Writing a New Script for Mental Health (Part Three)
How the Power Threat Meaning Framework sets the scene for grassroots-led mental health servicesTop down policy development will be a thing of the past, with grassroots cooperation and communities becoming the lifeblood of society. It is going to be important to prioritise our recovery from white mindedness, undoing the harms of centuries of scientific racism that enabled colonisation and became embedded in our culture and institutions.

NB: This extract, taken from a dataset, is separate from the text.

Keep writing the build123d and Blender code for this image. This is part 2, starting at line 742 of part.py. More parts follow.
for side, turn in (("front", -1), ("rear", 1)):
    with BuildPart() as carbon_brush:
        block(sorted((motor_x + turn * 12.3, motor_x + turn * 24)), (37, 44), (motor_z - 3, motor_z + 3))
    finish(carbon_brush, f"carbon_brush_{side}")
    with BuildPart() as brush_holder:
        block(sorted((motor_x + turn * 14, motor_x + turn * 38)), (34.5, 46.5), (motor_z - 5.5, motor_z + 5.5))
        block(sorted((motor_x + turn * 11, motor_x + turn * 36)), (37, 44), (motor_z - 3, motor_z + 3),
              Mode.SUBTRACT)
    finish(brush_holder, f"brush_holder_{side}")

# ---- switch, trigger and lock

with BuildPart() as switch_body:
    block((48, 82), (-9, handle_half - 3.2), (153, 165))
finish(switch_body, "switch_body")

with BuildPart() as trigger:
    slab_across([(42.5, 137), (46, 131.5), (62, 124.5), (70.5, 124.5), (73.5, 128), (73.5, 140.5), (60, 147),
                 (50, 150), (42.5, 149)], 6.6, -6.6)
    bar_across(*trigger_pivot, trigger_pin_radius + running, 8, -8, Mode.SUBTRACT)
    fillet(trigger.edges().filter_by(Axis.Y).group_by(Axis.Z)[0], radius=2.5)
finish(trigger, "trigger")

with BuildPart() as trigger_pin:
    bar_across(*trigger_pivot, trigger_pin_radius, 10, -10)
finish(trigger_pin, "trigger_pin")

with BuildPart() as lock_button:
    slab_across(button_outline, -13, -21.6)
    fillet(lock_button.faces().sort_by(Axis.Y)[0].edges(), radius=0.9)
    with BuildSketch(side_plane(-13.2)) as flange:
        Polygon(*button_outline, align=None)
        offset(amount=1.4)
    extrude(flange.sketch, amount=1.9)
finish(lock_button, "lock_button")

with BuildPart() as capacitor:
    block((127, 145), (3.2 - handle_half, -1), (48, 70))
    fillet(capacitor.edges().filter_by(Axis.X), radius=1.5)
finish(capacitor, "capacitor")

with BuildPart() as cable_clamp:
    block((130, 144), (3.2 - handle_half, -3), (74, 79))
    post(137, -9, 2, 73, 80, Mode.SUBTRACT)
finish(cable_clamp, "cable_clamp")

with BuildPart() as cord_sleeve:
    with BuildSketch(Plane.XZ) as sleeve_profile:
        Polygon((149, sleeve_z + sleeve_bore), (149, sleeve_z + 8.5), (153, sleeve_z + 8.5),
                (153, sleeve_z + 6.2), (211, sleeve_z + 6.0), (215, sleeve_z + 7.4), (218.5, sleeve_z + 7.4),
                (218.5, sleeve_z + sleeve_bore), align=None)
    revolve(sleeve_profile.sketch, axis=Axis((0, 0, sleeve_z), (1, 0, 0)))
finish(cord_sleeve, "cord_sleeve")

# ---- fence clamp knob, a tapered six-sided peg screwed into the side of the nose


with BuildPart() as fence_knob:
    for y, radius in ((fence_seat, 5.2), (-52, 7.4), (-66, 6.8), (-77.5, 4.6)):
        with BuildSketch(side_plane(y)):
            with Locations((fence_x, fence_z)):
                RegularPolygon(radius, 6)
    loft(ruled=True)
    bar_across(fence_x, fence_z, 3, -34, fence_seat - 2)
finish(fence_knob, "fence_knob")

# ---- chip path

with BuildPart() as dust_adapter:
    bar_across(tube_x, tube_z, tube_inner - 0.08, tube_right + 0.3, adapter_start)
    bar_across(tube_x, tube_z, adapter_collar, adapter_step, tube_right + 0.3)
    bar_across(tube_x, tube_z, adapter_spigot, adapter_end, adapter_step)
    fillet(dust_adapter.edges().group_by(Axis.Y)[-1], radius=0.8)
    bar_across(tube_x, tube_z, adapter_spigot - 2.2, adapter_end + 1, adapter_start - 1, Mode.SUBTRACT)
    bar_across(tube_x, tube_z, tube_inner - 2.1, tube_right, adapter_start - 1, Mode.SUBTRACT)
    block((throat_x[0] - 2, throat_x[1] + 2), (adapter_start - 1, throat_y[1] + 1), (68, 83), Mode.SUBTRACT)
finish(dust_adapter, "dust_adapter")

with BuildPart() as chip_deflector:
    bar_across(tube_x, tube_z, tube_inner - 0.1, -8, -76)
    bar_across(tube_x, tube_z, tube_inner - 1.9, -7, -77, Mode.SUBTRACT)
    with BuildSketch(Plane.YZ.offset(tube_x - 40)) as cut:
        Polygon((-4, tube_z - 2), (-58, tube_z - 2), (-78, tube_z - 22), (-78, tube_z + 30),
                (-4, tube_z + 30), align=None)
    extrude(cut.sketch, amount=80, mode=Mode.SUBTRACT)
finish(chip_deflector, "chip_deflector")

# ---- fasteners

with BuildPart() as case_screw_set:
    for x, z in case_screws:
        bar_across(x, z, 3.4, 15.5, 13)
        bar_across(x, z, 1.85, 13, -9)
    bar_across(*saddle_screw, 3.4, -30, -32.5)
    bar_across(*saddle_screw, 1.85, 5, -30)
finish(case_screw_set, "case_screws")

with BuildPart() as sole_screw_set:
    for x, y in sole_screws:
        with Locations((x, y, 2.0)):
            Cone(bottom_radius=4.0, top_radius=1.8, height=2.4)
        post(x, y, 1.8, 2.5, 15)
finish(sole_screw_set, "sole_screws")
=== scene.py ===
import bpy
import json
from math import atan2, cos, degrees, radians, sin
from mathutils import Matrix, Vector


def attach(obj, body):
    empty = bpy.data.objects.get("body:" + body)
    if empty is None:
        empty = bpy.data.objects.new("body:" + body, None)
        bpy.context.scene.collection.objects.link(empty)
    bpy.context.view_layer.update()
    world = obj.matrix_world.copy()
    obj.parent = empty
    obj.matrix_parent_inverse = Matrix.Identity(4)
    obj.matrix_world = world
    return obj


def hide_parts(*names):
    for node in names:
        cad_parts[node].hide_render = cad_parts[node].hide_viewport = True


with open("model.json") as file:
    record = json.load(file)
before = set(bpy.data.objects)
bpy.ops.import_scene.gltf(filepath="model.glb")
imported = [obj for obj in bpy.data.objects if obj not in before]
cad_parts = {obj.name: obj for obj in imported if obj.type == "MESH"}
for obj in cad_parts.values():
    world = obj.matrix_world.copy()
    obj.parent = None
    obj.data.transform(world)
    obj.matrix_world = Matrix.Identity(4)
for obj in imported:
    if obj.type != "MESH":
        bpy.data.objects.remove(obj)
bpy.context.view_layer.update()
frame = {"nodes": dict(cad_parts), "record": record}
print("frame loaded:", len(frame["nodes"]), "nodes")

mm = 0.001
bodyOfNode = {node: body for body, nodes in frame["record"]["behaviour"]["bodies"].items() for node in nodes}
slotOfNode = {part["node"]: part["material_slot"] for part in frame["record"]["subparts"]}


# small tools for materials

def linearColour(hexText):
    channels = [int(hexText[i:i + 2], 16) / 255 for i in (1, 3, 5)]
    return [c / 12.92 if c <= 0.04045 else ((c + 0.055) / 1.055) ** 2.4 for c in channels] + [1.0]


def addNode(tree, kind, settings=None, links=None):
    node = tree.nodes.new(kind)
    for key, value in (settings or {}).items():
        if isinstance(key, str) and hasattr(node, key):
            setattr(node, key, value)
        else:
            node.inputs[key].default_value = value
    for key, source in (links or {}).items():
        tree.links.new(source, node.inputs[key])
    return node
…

Alongside that, recovery from structural misogyny and restrictive gender binaries is going to be central to developing a healthy and equitable society with drastic reductions in violence against women and girls. The move is towards a system that values care work, and has a drastically remodelled conception of the everyday relations between people, with care and cooperation valued over control and competition. A new focus on balance and interdependence in governance will be spearheaded by scholars in Queer Studies and Mad Studies. Aiming to help us reconfigure the social rules that we live within to be safer and healthier for everyone.

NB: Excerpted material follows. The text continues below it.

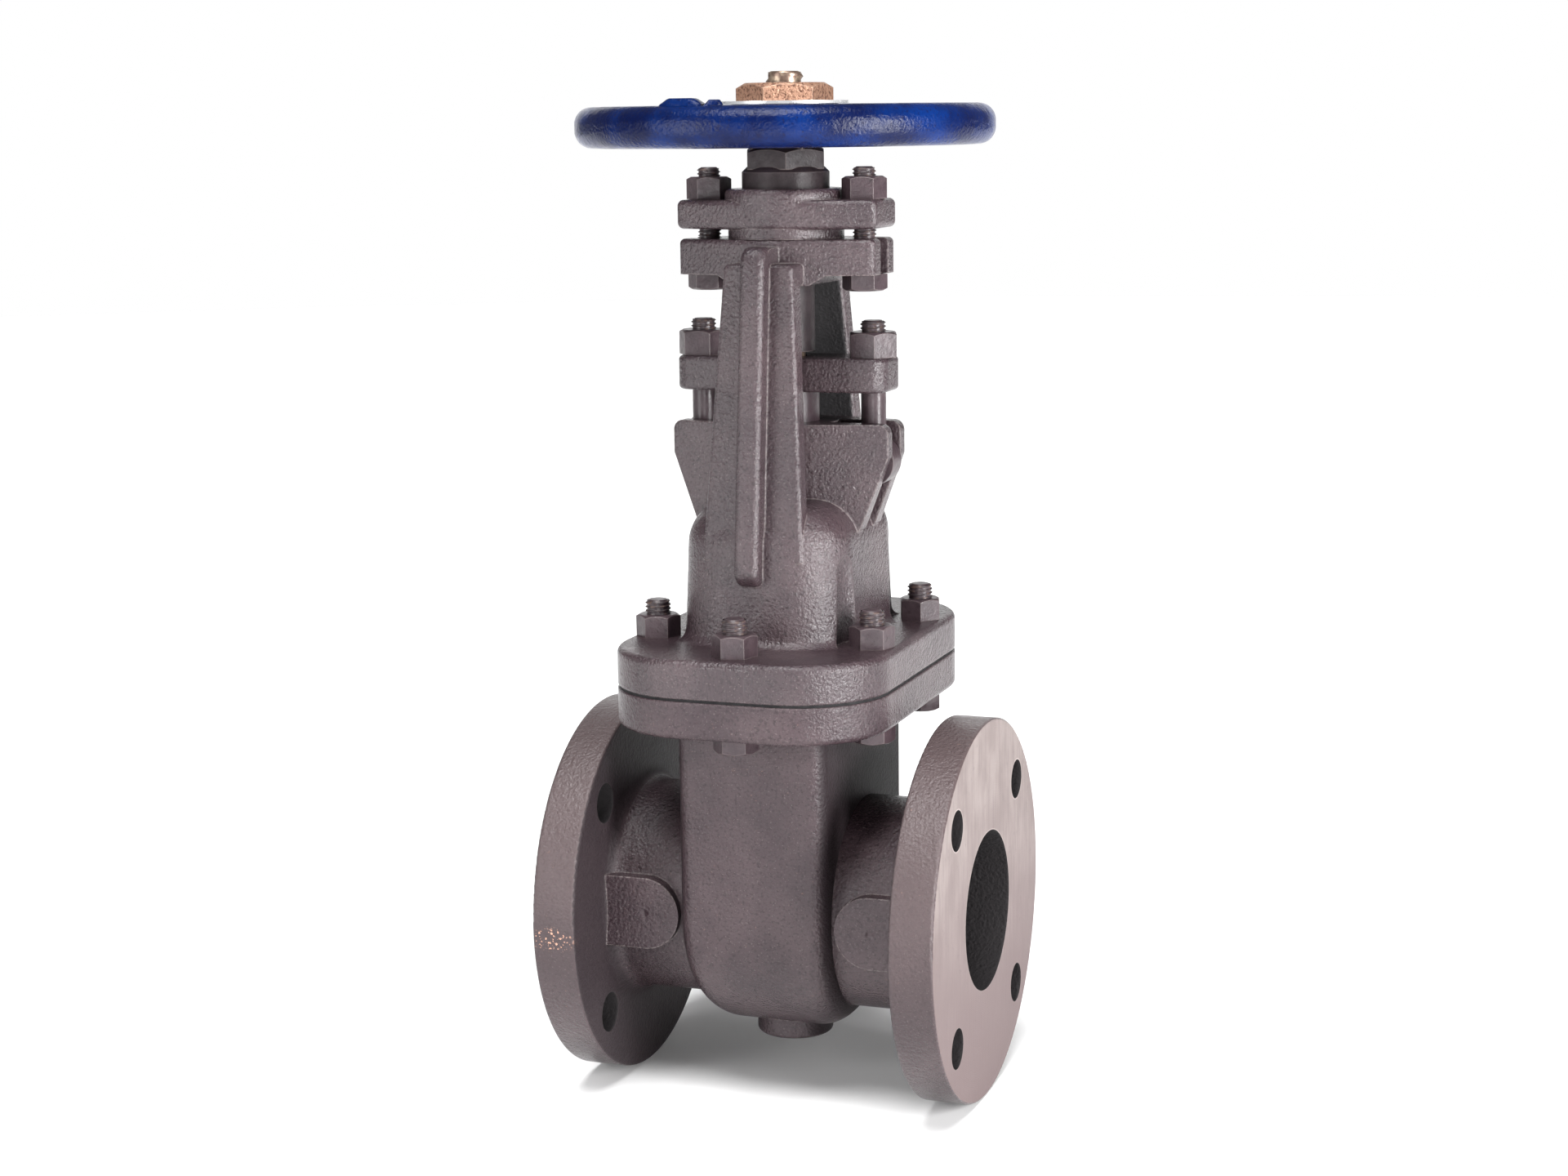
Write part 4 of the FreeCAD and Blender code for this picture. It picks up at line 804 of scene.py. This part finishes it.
def finish_everything():
    """Materials on all pieces, and the pieces that the scene adds."""
    enamel = wheel_enamel()
    bronze = stem_bronze()
    dress(["valve_body", "inlet_end", "outlet_end"], body_paint())
    dress(["bonnet_yoke", "yoke_cap", "gland_flange"] + both("gland_pin"), cast_paint())
    dress(["wedge"], inside_iron())
    dress(["yoke_nut"], turned_paint("dark_turned_paint", DARK_PAINT, matt=0.12))
    dress(["gland"] + both("gland_eyebolt") + both("gland_nut") + both("cap_bolt")
          + both("cap_nut") + numbered("bonnet_bolt", BONNET_BOLTS)
          + numbered("bonnet_nut", BONNET_BOLTS),
          turned_paint("bolt_paint", BOLT_PAINT))
    dress(["handwheel"], enamel)
    dress(["wheel_nut"], cast_bronze())
    dress(["stem", "seat_ring_inlet", "seat_ring_outlet"], bronze)
    dress(["wheel_plate"], bright_sheet())
    dress(["bonnet_gasket"], black_sheet())
    dress(["packing_rings"], graphite_braid())
    bolt_threads(thread_paint())
    stem_thread(bronze)
    turning_arrow(enamel)


# Surroundings

def floor():
    """Round pale floor that the two end flanges stand on."""
    points = [(0.0, 0.0, -FLANGE_RADIUS)]
    for index in range(FLOOR_SIDES):
        angle = 2 * math.pi * index / FLOOR_SIDES
        points.append((STEM_X + FLOOR_RADIUS * math.cos(angle), FLOOR_RADIUS * math.sin(angle),
                       -FLANGE_RADIUS))
    faces = [(0, 1 + index, 1 + (index + 1) % FLOOR_SIDES) for index in range(FLOOR_SIDES)]
    ground = in_scene("floor", new_mesh("floor", points, faces, floor_finish()))


def soft_box(box):
    """Rectangular soft light that faces the valve."""
    light = bpy.data.lights.new(box.name, "AREA")
    light.shape = "RECTANGLE"
    light.size = box.width
    light.size_y = box.height
    light.energy = box.watts
    lamp = in_scene(box.name, light)
    away = Vector(box.place) - Vector(LIT_POINT)
    lamp.rotation_euler = away.to_track_quat("Z", "Y").to_euler()
    lamp.location = box.place


def overhead_sun():
    """Broad soft light from above, tilted to the front."""
    light = bpy.data.lights.new("overhead", "SUN")
    light.energy = SUN_STRENGTH
    light.angle = SUN_ANGLE
    in_scene("overhead", light).rotation_euler = (SUN_TILT, 0.0, 0.0)


def tent():
    """Pale surroundings: white to the eye, and a dim light a little stronger from the front."""
    world = bpy.data.worlds.new("pale_tent")
    world.use_nodes = True
    tree = world.node_tree
    background = tree.nodes["Background"]
    background.inputs["Color"].default_value = (1.0, 1.0, 1.0, 1.0)
    split = tree.nodes.new("ShaderNodeSeparateXYZ")
    tree.links.new(tree.nodes.new("ShaderNodeTexCoord").outputs["Generated"], split.inputs[0])
    depth = tree.nodes.new("ShaderNodeMapRange")
    depth.inputs["From Min"].default_value = TENT_FRONT_Y
    depth.inputs["From Max"].default_value = TENT_BACK_Y
    depth.inputs["To Min"].default_value = TENT_FRONT
    depth.inputs["To Max"].default_value = TENT_BACK
    tree.links.new(split.outputs["Y"], depth.inputs["Value"])
    seen = tree.nodes.new("ShaderNodeMath")
    seen.operation = "MAXIMUM"
    tree.links.new(tree.nodes.new("ShaderNodeLightPath").outputs["Is Camera Ray"], seen.inputs[0])
    tree.links.new(depth.outputs["Result"], seen.inputs[1])
    tree.links.new(seen.outputs[0], background.inputs["Strength"])
    bpy.context.scene.world = world


def lights():
    """Soft boxes round the valve, soft light from above and a pale tent round them."""
    for box in SOFT_BOXES:
        soft_box(box)
    overhead_sun()
    tent()
    bpy.context.scene.view_settings.view_transform = "Standard"


def camera():
    """Camera at the photograph's place and angle."""
    cos_p, sin_p = math.cos(CAMERA_PITCH), math.sin(CAMERA_PITCH)
    ahead = Vector((-math.sin(CAMERA_YAW) * cos_p, math.cos(CAMERA_YAW) * cos_p, -sin_p))
    level = Vector((math.cos(CAMERA_YAW), math.sin(CAMERA_YAW), 0.0))
    up = level.cross(ahead)
    cos_r, sin_r = math.cos(CAMERA_ROLL), math.sin(CAMERA_ROLL)
    right = level * cos_r + up * sin_r
    top = up * cos_r - level * sin_r
    lens = bpy.data.cameras.new("photo_camera")
    lens.sensor_fit = "HORIZONTAL"
    lens.sensor_width = SENSOR_MM
    lens.lens = LENS_MM
    lens.clip_start = 0.05
    lens.clip_end = 50.0
    view = in_scene("photo_camera", lens)
    turn = Matrix((right, top, -ahead)).transposed().to_4x4()
    view.matrix_world = Matrix.Translation(CAMERA_PLACE) @ turn
    bpy.context.scene.camera = view


finish_everything()
floor()
lights()
camera()

bpy.context.view_layer.update()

In the old United Kingdom, the devolved nations will be joined by the new devolved regions of what was once called England, with direct democracy replacing the borders of traditional nation states. Doughnut Economics and Community Wealth Building become the cornerstones of an emerging economic system. Addressing climate justice becomes achievable as industry is held to account for the use of natural resources. Air, earth, water and future generations have representation in the political system, with all decisions keeping in mind the impact on seven generations in the future and the likely perspective of seven generations past. Education will be recognised as a political act, with neutrality seen as a delusion of the past.

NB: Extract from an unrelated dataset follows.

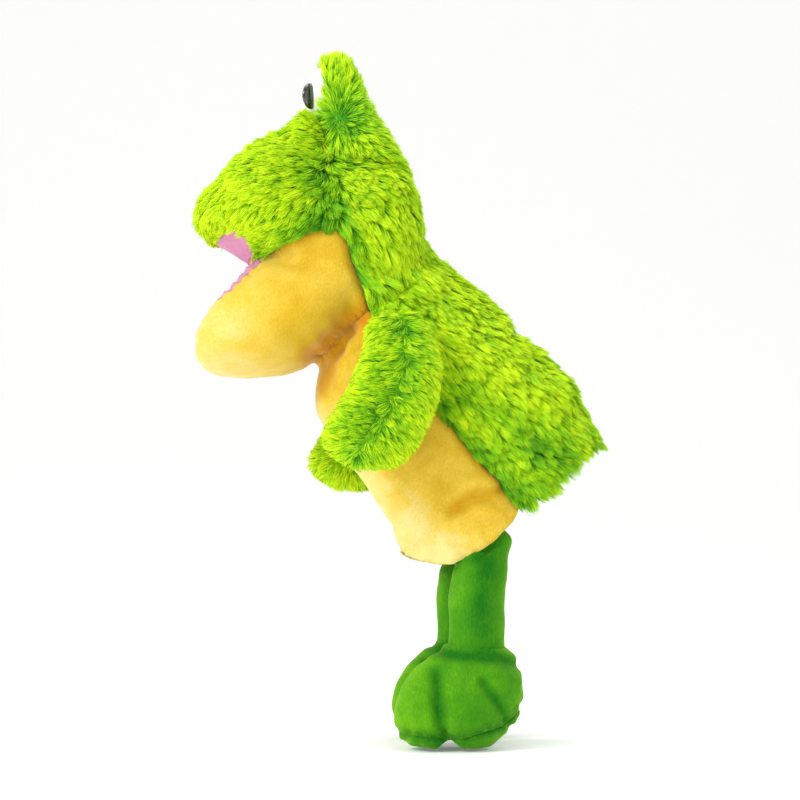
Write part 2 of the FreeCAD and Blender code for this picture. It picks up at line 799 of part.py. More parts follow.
def faults():
    """What failed to build, in words."""
    found = []
    for thing in doc.Objects:
        if any(state in ("Invalid", "Error") for state in thing.State):
            found.append(f"{thing.Label}: {thing.State}")
    for thing in nodes:
        shape = thing.Shape
        if shape.isNull() or not shape.isValid() or shape.Volume <= 0:
            found.append(f"{thing.Label}: no sound shape")
    return found


def main():
    fill_sheet()
    build_body()
    head = build_head()
    build_jaw()
    for word, side in SIDES:
        build_eye(word, side, head)
        build_arm(word, side)
        build_leg(word, side)
        build_foot(word, side)
    doc.recompute()
    found = faults()
    if found:
        raise RuntimeError("; ".join(found))
    os.makedirs("parts", exist_ok=True)
    for thing in nodes:
        thing.Shape.exportStep(f"parts/{thing.Label}.step")
        print(thing.Label, round(thing.Shape.Volume), len(thing.Shape.Solids))


main()
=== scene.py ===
import math

import bmesh
import bpy
import numpy as np
from bpy.props import FloatProperty, FloatVectorProperty, IntProperty, PointerProperty
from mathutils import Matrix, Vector
from mathutils.kdtree import KDTree


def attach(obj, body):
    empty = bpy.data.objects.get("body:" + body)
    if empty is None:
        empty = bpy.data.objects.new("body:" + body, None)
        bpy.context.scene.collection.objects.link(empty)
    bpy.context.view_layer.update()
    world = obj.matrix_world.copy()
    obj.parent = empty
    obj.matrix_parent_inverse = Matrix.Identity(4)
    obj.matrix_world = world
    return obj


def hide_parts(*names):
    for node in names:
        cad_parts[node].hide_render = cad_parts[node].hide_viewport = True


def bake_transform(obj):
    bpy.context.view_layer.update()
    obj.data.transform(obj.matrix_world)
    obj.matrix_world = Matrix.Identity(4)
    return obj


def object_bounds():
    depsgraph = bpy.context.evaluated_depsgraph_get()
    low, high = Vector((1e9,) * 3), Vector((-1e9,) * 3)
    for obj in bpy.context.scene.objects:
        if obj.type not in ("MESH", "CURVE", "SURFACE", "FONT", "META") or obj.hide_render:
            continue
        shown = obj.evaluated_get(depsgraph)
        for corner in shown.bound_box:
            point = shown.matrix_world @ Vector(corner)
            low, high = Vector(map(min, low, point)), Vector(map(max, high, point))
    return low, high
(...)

At the centre of everything will be the question - what can we do about human suffering? What financial sacrifices can be made to achieve social justice? What new identities and cultures will come to be in this new world? What will happen in a system where the major causes of adversity and suffering are dismantled? Will we find more balance in our diverging needs for both safety and freedom? Will there be a need to prevent those with more power from meeting their needs in ways that damage others, or will power relations be transformed into an unrecognisable landscape that could not have been imagined before?
Those with power shape the scripts that are given to us, even the language and facts we have to make sense of our own experience.
Coming back to the real world and the tasks at hand, the PTMF argues that it is not possible to carry out credible research to understand severe emotional distress while we continue to use concepts of illness and disorder that have serious scientific problems. Psychiatric concepts like ‘bipolar disorder’ and psychological concepts like ‘emotionally unstable personality’ fail to recognise people as humans with needs who are impacted by the world around them. In our culture we see biology as the deepest truth and individuals as separate from communities and their social world. The PTMF argues that we need to centre meaning making. Both in how we conceptualise and research the problems of severe emotional suffering and troubled or troubling behaviour, and in how we respond. The PTMF has taken on the mammoth task of challenging the psychiatric establishment. It lays out how we can build systems around an understanding that distress is most often a response to social inequality and power abuses. The route to doing this is by centring narrative and meaning making, and acknowledging disparities in power.
Those with power shape the scripts that are given to us, even the language and facts we have to make sense of our own experience. When we sense they do not tell the real story, we meet together as activists to uncover the truths that have been obscured. For any readers who doubt that the most severe forms of emotional distress are linked to social adversity and believe them to be biologically based, I invite you to explore the links between the distress we have been taught to call ‘schizophrenia’ and poverty, abuse and neglect.
The PTMF has been made freely available online, and you can search these terms and have a look. For those who do not enjoy academic texts, there is a website with videos and talks and examples of how the PTMF can be used by everyone from peer support groups, to policy makers, therapists and community activists.